Great video of Purple Line Extension….in Moscow

Grab your Troika Card and check out this great video of construction work on the Purple Line Extension in Moscow — only thing missing is “Eye of the Tiger” from the soundtrack. Of course, Metro is gearing up for construction of the 3.9-mile first phase of the Purple Line Extension between the existing Wilshire/Western station and Wilshire/La Cienega in Beverly Hills.

With car traffic in Moscow having taken a turn for the much, much worse since the breakup of the Soviet Union, the Moscow subway is undergoing a tremendous expansion this decade with additional mileage and stations being added to several lines.  Wikipedia (to be taken with an appropriate grain of salt) says there are 15 tunnel boring machines currently at work, which sounds plausible.

8 replies

  1. The Moscow traffic congestion is easily the worst I have seen anywhere in the world. The really depressing part is that the city has a fantastic subway system with absolutely beautiful stations and I didn’t see any big rig-size trucks traveling through the city taking up room on the streets, only delivery-size ones. We spent many hours during both the day and night stuck in traffic between our river boat and where we wanted to go. But hold onto a safety bar while riding on their subways–they seem to go at the speed of high-speed rail. It will be very interesting to see if Moscow traffic improves with the addition of more subway miles, or if as that country’s economy improves, more cars will be added to the road and no improvement will be seen at all.

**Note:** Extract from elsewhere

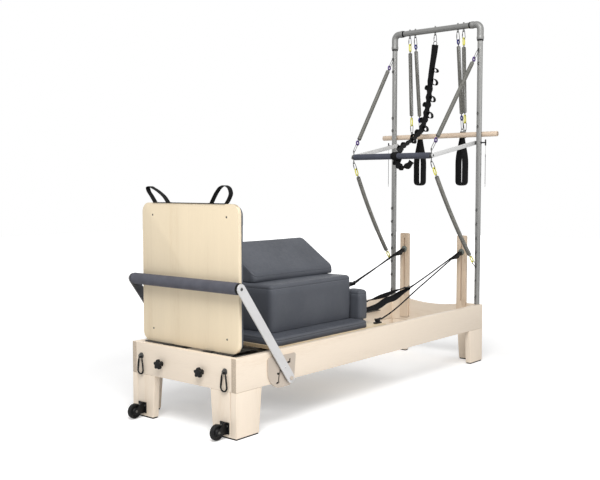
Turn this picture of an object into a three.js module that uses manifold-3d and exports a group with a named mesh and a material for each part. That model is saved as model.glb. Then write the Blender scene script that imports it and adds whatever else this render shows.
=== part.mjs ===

  2. Moscow Metro runs on 90-second Headways. They have clocks at the ends of the stations that start counting up as a train leaves, and even late at night, those never register much more than 3 minutes. I’m looking forward to seeing that level of service in Los Angeles!

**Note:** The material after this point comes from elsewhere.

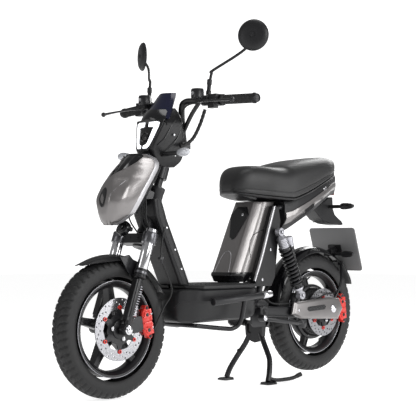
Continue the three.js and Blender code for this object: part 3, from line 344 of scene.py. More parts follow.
def bar(start, end, radius, segments=28, end_radius=None, soft=1.2):
    """A round bar with softened ends."""
    length = (end - start).length / MM
    r0, r1 = radius, radius if end_radius is None else end_radius
    profile = [
        (r0 - soft, 0), (r0 - 0.3 * soft, 0.3 * soft), (r0, soft), (r1, length - soft),
        (r1 - 0.3 * soft, length - 0.3 * soft), (r1 - soft, length)
    ]
    return turned(profile, start, end - start, segments)


def between(a, b, c, d, f):
    """The Catmull-Rom value at share f of the way from b to c."""
    return 0.5 * (2 * b + (c - a) * f + (2 * a - 5 * b + 4 * c - d) * f * f + (3 * b - a - 3 * c + d) * f**3)


def smooth_path(points, steps=8):
    """Catmull-Rom points through the given ones."""
    out = []
    padded = [points[0] * 2 - points[1], *points, points[-1] * 2 - points[-2]]
    for i in range(1, len(padded) - 2):
        for k in range(steps):
            out.append(between(*padded[i - 1 : i + 3], k / steps))
    out.append(points[-1])
    return out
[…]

  3. I’m sure Moscow doesn’t have NIMBY whiners flapping their arms crying about “won’t someone pleaaaase think of the children” stalling everything like we have.

  4. Steve, what do you think Metro can learn from their Moscow coutnerpart about transit expansion? Or, is that even a fair question given the differences in policies between cities in the US and those abroad?

  5. It’s not a fair question because Russia and the US is totally different.

    Over in Russia, you don’t get to question government projects. You don’t like it, too bad, sucks to be you. Your ideas triumph over what the people want so shut up and let us do our job. And they get the job done faster and cheaper.

    Over here, you can come up with any lame excuse to sue the government to stall it just because “you don’t like the idea.” Who cares about what the voters want, I don’t like it, so I’m gonna do whatever it takes to kill that project. That’s the American way. This leads to slow progress and more expensive cost over runs. A lot of time and money is wasted in studies, meetings, discussions, before even a shovel is put to ground.

    Just look at all the projects in LA that are being stalled today and that were stalled the past. Green Line is a train that goes from nowhere to nowhere thanks to lame excuses like it’ll eat into parking fees and special interests of taxi companies. Purple Line is stalled thanks to Beverly Hills NIMBYs. High rise condo constructions from Hollywood to West LA are halted thanks to lame excuses from neighborhood leaders who say stuff like “the project is just too big, it’ll cause more traffic.” The LAX expansion can’t be done for the same reasons too. The CAHSR project? Yeah, that’s a dud too thanks to selfish Palo Alto residents. And it took forever for LA to do common sense things as locking up the gates and it’s taking forever for Metro to fix TAP.

    All of these are thanks to selfish people who have too much money to influence politics that they look after what’s best for their own interests. Politicians look at who has the most money and who is the most vocal rather than looking for the best interests of the public. That’s the American way.

    What we really need is a new law to shut up these folks and prevent special interest groups from influencing politics.

    As soon as we the voters decide upon the idea, it should be done immediately without wasting time and money on stupid studies, meetings and discussion that get us nowhere.